In 1975, Claiborne and his friend and colleague, Chef Pierre Franey, made a famous -- or perhaps infamous -- trip to Chez Denis in Paris for a controversial $4,000 meal. The Times published Claiborne's descriptions of all 31 dishes (and accompanying wines), from the "fresh Beluga caviar in crystal enclosed in shaved ice," to the ortolans in brochette (tiny birds that are "as fat as butter" and eaten bones and all, "one bird to one bite"), to the "poires Alma" (that is, pears poached in port). Claiborne's review was published during a recession, when "New York City was on the verge of financial collapse," in McNamee's words. The decadence of the meal outraged hundreds of readers and delighted hundreds more. In polarizing his audience, Claiborne became food writing's first rock star.

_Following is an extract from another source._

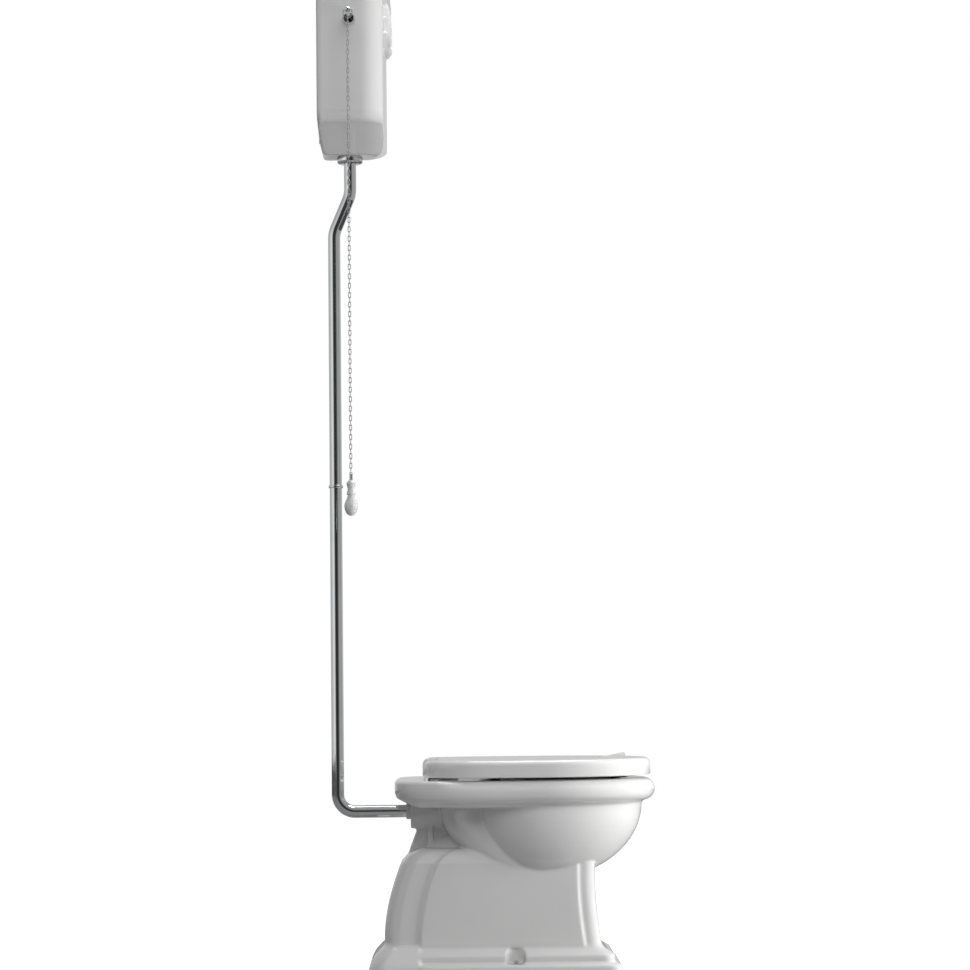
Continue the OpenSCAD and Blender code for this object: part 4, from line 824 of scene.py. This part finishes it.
def link_mesh():
    """One oblong link of round wire in the YZ plane, its top at the origin."""
    r = (LINK_W - CHAIN_WIRE) / 2
    low = -(LINK_L - LINK_W)
    turn = np.radians(np.linspace(0, 180, 9))
    line = [(r * math.cos(a), -LINK_W / 2 + r * math.sin(a)) for a in turn]
    line += [(-r * math.cos(a), -LINK_W / 2 + low - r * math.sin(a)) for a in turn]
    line = np.array(line)
    n, sides = len(line), 10
    ahead = np.roll(line, -1, 0) - np.roll(line, 1, 0)
    normal = np.column_stack([ahead[:, 1], -ahead[:, 0]])
    normal /= np.linalg.norm(normal, axis=1)[:, None]
    points = []
    for (y, z), (ny, nz) in zip(line, normal):
        for a in np.arange(sides) * 2 * np.pi / sides:
            out = CHAIN_WIRE / 2 * math.cos(a)
            points.append((CHAIN_WIRE / 2 * math.sin(a), y + out * ny, z + out * nz))
    return np.array(points), grid_faces(n, sides, wrap=True)


def chain_piece(top):
    points, faces = link_mesh()
    turned = points[:, [1, 0, 2]] * [-1, 1, 1]
    every, every_face = [], []
    for k in range(CHAIN_LINKS):
        base = k * len(points)
        every.append((turned if k % 2 else points) + [LEVER_X, TIP_Y, top - k * CHAIN_PITCH])
        every_face += [tuple(base + i for i in face) for face in faces]
    chain = make("pull_chain_round", np.concatenate(every), every_face, 80)
    return dress(chain, "pull", "chrome", chain_material(), "pull_chain")


def handle_radius(t):
    """Radius at a share t of the length from the top: collar, waisted neck, pear."""
    r, collar, neck, belly = HANDLE_R, 0.08, 0.40, 0.72
    if t < collar:
        return r * (0.36 + 0.30 * math.sin(math.pi / 2 * t / collar))
    if t < neck:
        return r * (0.585 + 0.075 * math.cos(math.pi * (t - collar) / 0.16))
    if t < belly:
        return r * (0.755 - 0.245 * math.cos(math.pi * (t - neck) / 0.32))
    return r * math.sqrt(max(0, 1 - ((t - belly) / 0.28) ** 2))


def handle_piece(top):
    steps = 90
    profile = [(0, -HANDLE_L)]
    profile += [(handle_radius(t), -HANDLE_L * t)
                for t in 1 - np.linspace(0, 1, steps) ** 1.6 if handle_radius(t) > 0.05]
    profile.append((0, 0))
    handle = lathe("pull_handle_smooth", profile, (LEVER_X, TIP_Y, top))
    stem = drill("stem", STEM_HOLE_R, STEM_L + OVERLAP, (LEVER_X, TIP_Y, top - STEM_L), sides=32)
    combine(handle, [stem], "DIFFERENCE")
    shade(handle, 45)
    return dress(handle, "pull", "china", MATERIALS["china"], "pull_handle")


# ---------- build ----------

pan_piece()
lid_piece()
seat_piece()
pipe_pieces()
cistern_piece()
cistern_lid_piece()
CHAIN_TOP = LEVER_Z - BOW_DROP - BOW_R + HOOK_WIRE + LINK_PLAY + CHAIN_WIRE
chain_piece(CHAIN_TOP)
HANDLE_TOP = CHAIN_TOP - (CHAIN_LINKS - 1) * CHAIN_PITCH - LINK_L - FERRULE_GAP - FERRULE_H
handle_piece(HANDLE_TOP - TOUCH)


# ---------- room, light and camera (metres) ----------

FLOOR_LIFT, FLOOR_HALF_SIZE = 0.96, 8


def floor():
    """Pale plain floor: white to the camera where it is lit, grey in the object's shadow."""
    mesh = bpy.data.meshes.new("floor")
    h = FLOOR_HALF_SIZE
    mesh.from_pydata([(-h, -h, 0), (h, -h, 0), (h, h, 0), (-h, h, 0)], [], [(0, 1, 2, 3)])
    obj = bpy.data.objects.new("floor", mesh)
    scene.collection.objects.link(obj)
    m = Shader("floor_white", Roughness=0.8)
    m.vary("Base Color", 2, (0.26, 0.26, 0.26), (0.29, 0.29, 0.29))
    m.shader.inputs["Emission Color"].default_value = (1, 1, 1, 1)
    path = m.tree.nodes.new("ShaderNodeLightPath")
    lift = m.tree.nodes.new("ShaderNodeMath")
    lift.operation = "MULTIPLY"
    lift.inputs[1].default_value = FLOOR_LIFT
    m.tree.links.new(path.outputs["Is Camera Ray"], lift.inputs[0])
    m.feed("Emission Strength", lift.outputs[0])
    obj.data.materials.append(m.material)


# What polished metal and glaze reflect: brightness by direction round the object, in degrees
# from the sitter's right (-Y) towards the front (+X). The dark part is the unlit studio.
REFLECTED = [(-180, 0.55), (-110, 0.5), (-85, 0.56), (-58, 0.85), (-36, 0.72), (-25, 0.1),
             (-12, 0.03), (18, 0.03), (27, 0.1), (40, 0.3), (60, 0.42), (84, 0.32), (112, 0.5),
             (180, 0.55)]
CEILING_FROM, CEILING_RATE, HIGH_REFLECTED = 0.3, 2.5, 0.34
AMBIENT, AMBIENT_COLOUR = 0.12, (0.94, 0.96, 1.0)


def world():
    w = bpy.data.worlds.new("studio")
    scene.world = w
    w.use_nodes = True
    tree = w.node_tree
    tree.nodes.clear()

    def math_node(operation, a, b):
        node = tree.nodes.new("ShaderNodeMath")
        node.operation = operation
        for socket, value in zip(node.inputs, (a, b)):
            if isinstance(value, (int, float)):
                socket.default_value = value
            else:
                tree.links.new(value, socket)
        return node.outputs[0]

    def background(colour, strength):
        node = tree.nodes.new("ShaderNodeBackground")
        node.inputs["Strength"].default_value = strength
        if isinstance(colour, tuple):
            node.inputs["Color"].default_value = (*colour, 1)
        else:
            tree.links.new(colour, node.inputs["Color"])
        return node.outputs[0]

    def mix(share, a, b):
        node = tree.nodes.new("ShaderNodeMixShader")
        for socket, value in zip(node.inputs, (share, a, b)):
            tree.links.new(value, socket)
        return node.outputs[0]

    place = tree.nodes.new("ShaderNodeTexCoord").outputs["Generated"]
    split = tree.nodes.new("ShaderNodeSeparateXYZ")
    tree.links.new(place, split.inputs[0])
    away = math_node("MULTIPLY", split.outputs["Y"], -1.0)
    turn = math_node("ARCTAN2", split.outputs["X"], away)
    share = math_node("ADD", math_node("DIVIDE", turn, 2 * math.pi), 0.5)
    ramp = tree.nodes.new("ShaderNodeValToRGB")
    items = ramp.color_ramp.elements
    while len(items) < len(REFLECTED):
        items.new(0.5)
    for item, (degrees, value) in zip(items, REFLECTED):
        item.position = degrees / 360 + 0.5
        item.color = (value, value, value, 1)
    tree.links.new(share, ramp.inputs["Fac"])
    path = tree.nodes.new("ShaderNodeLightPath")
    lit = background(AMBIENT_COLOUR, AMBIENT)
    # Overhead, the dark part gives way to the even grey of the ceiling.
    over = math_node("SUBTRACT", split.outputs["Z"], CEILING_FROM)
    rise = math_node("MULTIPLY", over, CEILING_RATE)
    above = math_node("MINIMUM", math_node("MAXIMUM", rise, 0.0), 1.0)
    ceiling = background((HIGH_REFLECTED,) * 3, 1.0)
    studio = mix(above, background(ramp.outputs["Color"], 1.0), ceiling)
    glossy = mix(path.outputs["Is Glossy Ray"], lit, studio)
    seen = math_node("MAXIMUM", path.outputs["Is Camera Ray"], path.outputs["Is Transmission Ray"])
    out = tree.nodes.new("ShaderNodeOutputWorld")
    tree.links.new(mix(seen, glossy, background((1.0, 1.0, 1.0), 1.0)), out.inputs["Surface"])


def lamp(name, place, aim, size, power, mirrored):
    """Square soft light, in metres and watts; mirrored: whether glaze and chrome show it."""
    data = bpy.data.lights.new(name, "AREA")
    data.shape, data.size, data.energy = "SQUARE", size, power
    obj = bpy.data.objects.new(name, data)
    scene.collection.objects.link(obj)
    at, to = np.array(place, float), np.array(aim, float)
    obj.location = at
    obj.visible_glossy = mirrored
    obj.rotation_euler = Vector(to - at).to_track_quat("-Z", "Y").to_euler()


CAMERA_PLACE, CAMERA_TILT, CAMERA_ROLL = (0.063, -5.5, 0.5985), 94.5, -0.6
CAMERA_SENSOR, CAMERA_LENS, CAMERA_SHIFT = 36, 96.9, 0.0362


def camera():
    """Long lens from the sitter's right, low down, tipped up to take in the cistern's foot."""
    data = bpy.data.cameras.new("camera")
    data.sensor_width, data.lens, data.shift_x = CAMERA_SENSOR, CAMERA_LENS, CAMERA_SHIFT
    obj = bpy.data.objects.new("camera", data)
    scene.collection.objects.link(obj)
    obj.location = CAMERA_PLACE
    obj.rotation_mode = "ZXY"
    obj.rotation_euler = (math.radians(CAMERA_TILT), 0, math.radians(CAMERA_ROLL))
    scene.camera = obj


floor()
world()
lamp("front_key", (2.3, -0.3, 0.6), (0.1, 0, 0.05), 1.5, 54, False)
lamp("top", (0.6, 0.3, 3.6), (0.15, 0, 0.4), 1.8, 46, True)
lamp("side_soft", (0.7, -3.6, 2.9), (0.1, 0, 0.3), 2.2, 59, False)
lamp("back_fill", (-2.4, 3.0, 2.2), (0, 0, 0.9), 2.2, 75, False)
camera()
scene.view_settings.view_transform = "Standard"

Chock full of fun foodie facts, “The Man Who Changed the Way We Eat” offers lots of fodder for dinner party small-talk. Readers learn the John and Jacqueline Kennedy hired the first White House chef -- and that cream of tomato soup with crushed popcorn was served at JFK's inauguration luncheon. Craig's birthday celebration on the S.S. France, a cruise ship known for its first-class dining room, gives readers a moment with Salvador Dali, who was on board with his pet ocelot, Babou. The dwarf leopard dined on haricots verts, minced chicken, steamed rice sprinkled with beef broth and powdered biscuits.

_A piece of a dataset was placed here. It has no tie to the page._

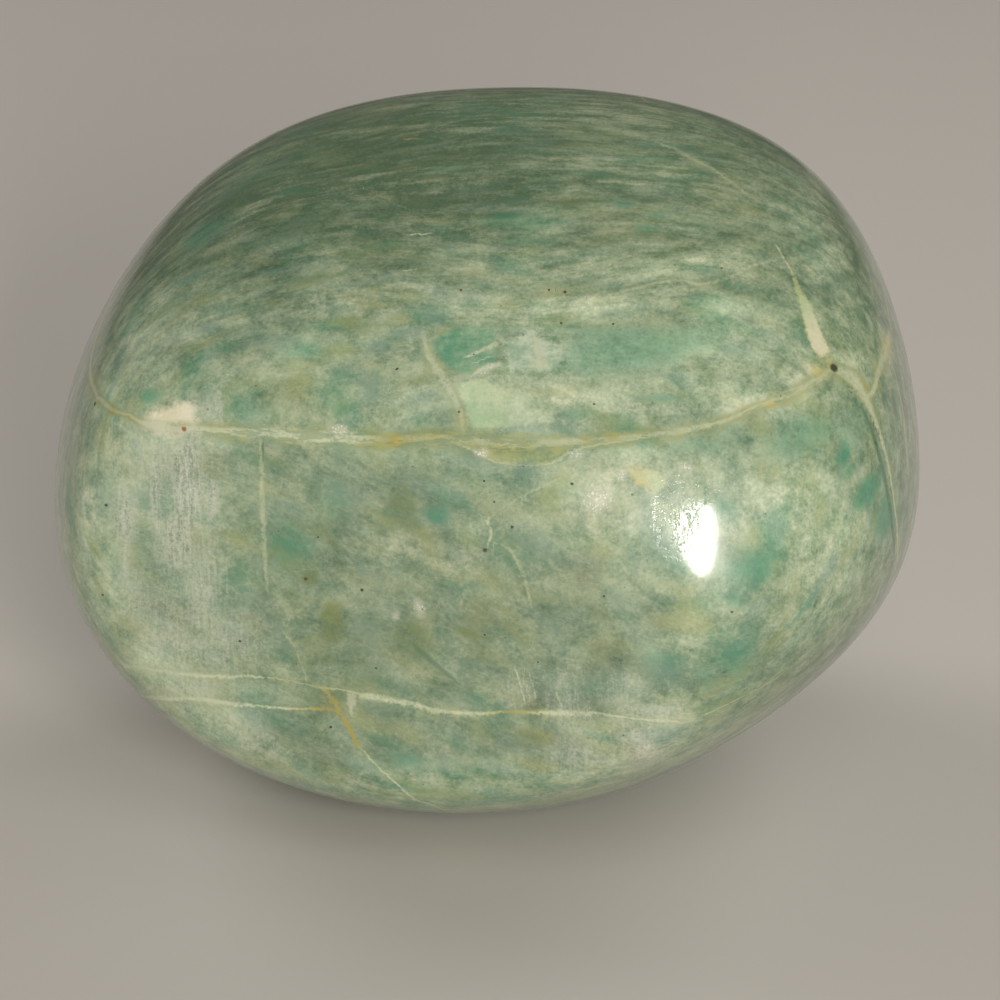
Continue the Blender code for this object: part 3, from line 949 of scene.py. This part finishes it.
# %% [markdown]
# ## The skin
#
# Now the skin becomes a mesh. Adding its points one at a time would be slow, so all of them go
# in at once, and each set of notes becomes an attribute, three numbers at every point. Smooth
# shading is enough for the polish, because the grid is far finer than the roundness.

# %% The stone's mesh, with its notes for the finish
def skin_mesh():
    """The closed skin of quads, smooth-shaded, with each set of values as a vector attribute."""
    mesh = bpy.data.meshes.new("polished_lump")
    mesh.from_pydata(skin, [], quads)
    for name, rows in values.items():
        layer = mesh.attributes.new(name, "FLOAT_VECTOR", "POINT")
        layer.data.foreach_set("vector", np.ascontiguousarray(rows, np.float32).ravel())
    mesh.shade_smooth()
    return mesh


stone = bpy.data.objects.new("polished_lump", skin_mesh())
bpy.context.scene.collection.objects.link(stone)
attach(stone, "root")
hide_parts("stone")
print("stone:", len(stone.data.polygons), "faces")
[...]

Craig Claiborne appears to us in tiny morsels, too. Unlike his friends Julia Child and Jaques Pepin, he had little interest in cooking on camera, which helps explain why his name and face are unfamiliar to many food aficionados today. We catch a glimpse of him in a New York magazine piece that Nora Ephron penned in 1968: "[Claiborne] speaks softly, wears half-glasses, and has a cherubic reddish face that resembles a Georgia peach." We learn that he refused to accept bribes from restaurants but befriended many chefs. However, McNamee does not discuss how those relationships may have affected his impartiality as a critic. We learn that he was gay before the word "gay" was in the vernacular. He threw elaborate dinner parties for his friends, and after a few drinks, he'd reenact the dance routine from "The Jet Song" in West Side Story. He drank heavily, is described as a mean drunk and was arrested for drunk driving. Was he generally a likable guy? It's unclear.
Many expository pages are devoted to Claiborne's strained relationship with his mother, but not much is said of his father until the mention of Claiborne's own memoir, which involved a blurred recollection of a sexual relationship with his father. McNamee doesn't buy it. He suggests that "this memory was more nightmare than fact." He goes on to say, "It should also be remembered that Craig loved to shock people… Most of the time he was the composed and courtly gentleman, perfectly dressed and groomed, almost prim in manner, then suddenly he'd be grabbing some poor dinner guest by the balls and cackling like a maniac." One doesn't need a degree in psychology to know that a history of sexual abuse could help to explain Claiborne's inappropriate and erratic behavior, but in the end, it's hard to say whether anyone really knew him.
While Claiborne did indeed change the way America eats, he didn't necessarily do it on purpose. When he published the 1961 "New York Times Cookbook," which sold three million copies and counting, he said, "I firmly believed that at the end of five years it would disappear from bookshelves, and thus go into oblivion." It's impossible to say whether his words were colored by modesty or honesty. “The Man Who Changed the Way We Eat” may not be the story of a visionary, but it's certainly the tale of a food-lover whose passion caught on.